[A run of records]
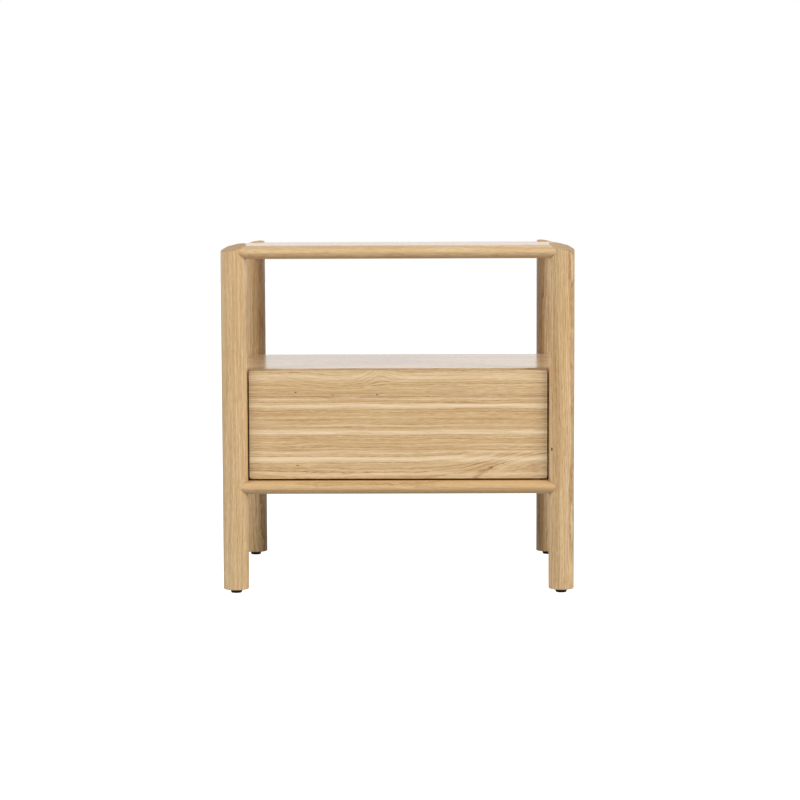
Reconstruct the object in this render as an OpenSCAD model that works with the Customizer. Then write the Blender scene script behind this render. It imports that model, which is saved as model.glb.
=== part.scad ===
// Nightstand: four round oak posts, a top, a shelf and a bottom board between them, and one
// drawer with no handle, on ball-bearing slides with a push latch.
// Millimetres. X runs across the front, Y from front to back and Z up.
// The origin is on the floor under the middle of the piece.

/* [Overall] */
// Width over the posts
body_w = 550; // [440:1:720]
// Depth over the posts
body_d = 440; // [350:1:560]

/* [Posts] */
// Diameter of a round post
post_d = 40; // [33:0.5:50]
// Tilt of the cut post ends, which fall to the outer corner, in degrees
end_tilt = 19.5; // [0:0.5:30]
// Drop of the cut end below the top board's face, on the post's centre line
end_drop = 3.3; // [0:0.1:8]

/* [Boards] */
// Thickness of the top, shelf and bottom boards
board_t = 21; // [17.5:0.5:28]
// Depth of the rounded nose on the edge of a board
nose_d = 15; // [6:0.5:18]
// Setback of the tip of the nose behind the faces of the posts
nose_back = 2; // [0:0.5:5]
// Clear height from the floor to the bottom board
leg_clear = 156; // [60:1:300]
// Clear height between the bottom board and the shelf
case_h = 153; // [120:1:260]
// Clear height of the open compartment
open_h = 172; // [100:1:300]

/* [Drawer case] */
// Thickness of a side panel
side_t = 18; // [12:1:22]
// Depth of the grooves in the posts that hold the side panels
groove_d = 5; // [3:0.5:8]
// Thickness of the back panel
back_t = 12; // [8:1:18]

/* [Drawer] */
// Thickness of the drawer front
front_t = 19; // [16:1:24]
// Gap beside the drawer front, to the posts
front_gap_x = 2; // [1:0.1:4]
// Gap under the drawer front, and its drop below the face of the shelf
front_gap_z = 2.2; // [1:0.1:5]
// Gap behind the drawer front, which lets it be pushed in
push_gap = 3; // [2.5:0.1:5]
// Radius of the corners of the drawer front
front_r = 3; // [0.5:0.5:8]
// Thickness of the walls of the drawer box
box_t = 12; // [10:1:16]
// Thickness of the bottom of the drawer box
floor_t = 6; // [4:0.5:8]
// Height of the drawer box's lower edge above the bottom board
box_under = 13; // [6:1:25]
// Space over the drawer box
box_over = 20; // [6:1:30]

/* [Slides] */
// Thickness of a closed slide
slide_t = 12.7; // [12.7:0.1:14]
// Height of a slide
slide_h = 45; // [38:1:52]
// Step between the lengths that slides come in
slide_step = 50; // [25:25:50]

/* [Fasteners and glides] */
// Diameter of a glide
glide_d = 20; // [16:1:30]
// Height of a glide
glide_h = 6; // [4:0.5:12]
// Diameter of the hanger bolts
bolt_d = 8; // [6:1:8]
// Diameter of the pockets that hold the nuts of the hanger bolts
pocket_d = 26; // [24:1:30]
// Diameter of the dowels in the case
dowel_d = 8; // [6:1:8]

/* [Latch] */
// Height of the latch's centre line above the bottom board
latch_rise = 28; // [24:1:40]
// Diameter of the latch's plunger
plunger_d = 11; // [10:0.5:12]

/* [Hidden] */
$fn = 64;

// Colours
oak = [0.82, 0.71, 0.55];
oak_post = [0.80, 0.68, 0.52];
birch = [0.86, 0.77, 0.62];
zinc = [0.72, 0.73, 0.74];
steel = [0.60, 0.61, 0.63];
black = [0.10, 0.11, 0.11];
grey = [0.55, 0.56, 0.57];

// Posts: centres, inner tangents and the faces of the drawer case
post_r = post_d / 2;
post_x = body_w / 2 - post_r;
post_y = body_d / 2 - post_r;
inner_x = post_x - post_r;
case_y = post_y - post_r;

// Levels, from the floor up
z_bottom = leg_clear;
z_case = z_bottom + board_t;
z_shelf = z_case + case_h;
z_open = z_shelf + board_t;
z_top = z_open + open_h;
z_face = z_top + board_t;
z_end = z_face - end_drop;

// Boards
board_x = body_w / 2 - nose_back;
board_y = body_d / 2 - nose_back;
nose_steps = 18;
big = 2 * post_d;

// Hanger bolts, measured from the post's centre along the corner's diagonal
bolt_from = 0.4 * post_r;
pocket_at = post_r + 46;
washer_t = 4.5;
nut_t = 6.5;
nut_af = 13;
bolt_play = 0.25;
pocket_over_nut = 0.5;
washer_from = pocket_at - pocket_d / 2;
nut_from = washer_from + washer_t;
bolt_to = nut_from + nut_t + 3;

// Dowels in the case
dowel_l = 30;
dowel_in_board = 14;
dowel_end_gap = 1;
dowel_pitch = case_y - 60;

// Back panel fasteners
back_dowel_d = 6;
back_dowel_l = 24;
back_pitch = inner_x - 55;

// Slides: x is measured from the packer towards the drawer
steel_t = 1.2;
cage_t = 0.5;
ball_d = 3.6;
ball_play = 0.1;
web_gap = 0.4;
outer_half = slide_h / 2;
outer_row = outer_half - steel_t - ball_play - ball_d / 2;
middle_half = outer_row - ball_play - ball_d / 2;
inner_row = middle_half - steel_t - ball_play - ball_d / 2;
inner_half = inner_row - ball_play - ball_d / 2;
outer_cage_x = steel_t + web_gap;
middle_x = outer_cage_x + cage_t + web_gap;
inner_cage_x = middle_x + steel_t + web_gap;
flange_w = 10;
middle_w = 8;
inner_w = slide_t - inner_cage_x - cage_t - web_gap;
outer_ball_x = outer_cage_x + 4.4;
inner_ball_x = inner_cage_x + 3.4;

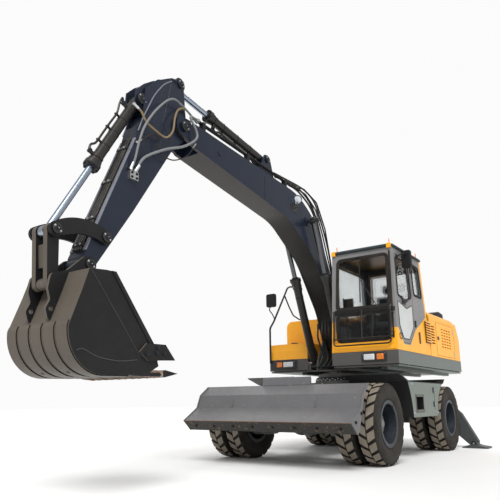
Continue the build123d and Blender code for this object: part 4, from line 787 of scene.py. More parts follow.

• STATED PROBLEM:
The first line of the records and every line down to the line with "body_d = 440; // [350:1:560]" must be quoted exactly; leave out all else.

• RESULT FOR THIS EXERCISE:
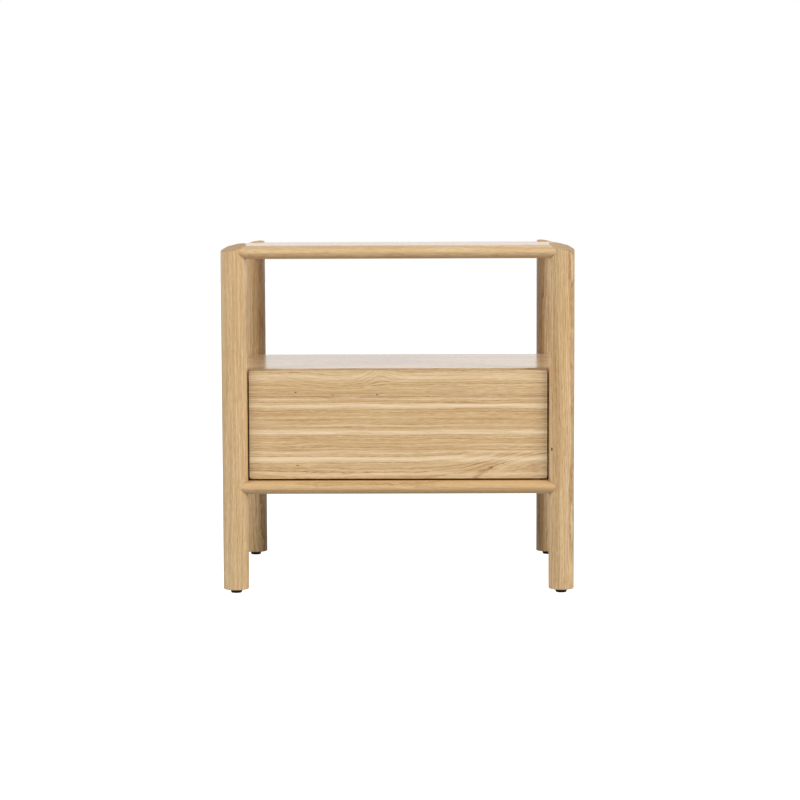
Reconstruct the object in this render as an OpenSCAD model that works with the Customizer. Then write the Blender scene script behind this render. It imports that model, which is saved as model.glb.
=== part.scad ===
// Nightstand: four round oak posts, a top, a shelf and a bottom board between them, and one
// drawer with no handle, on ball-bearing slides with a push latch.
// Millimetres. X runs across the front, Y from front to back and Z up.
// The origin is on the floor under the middle of the piece.

/* [Overall] */
// Width over the posts
body_w = 550; // [440:1:720]
// Depth over the posts
body_d = 440; // [350:1:560]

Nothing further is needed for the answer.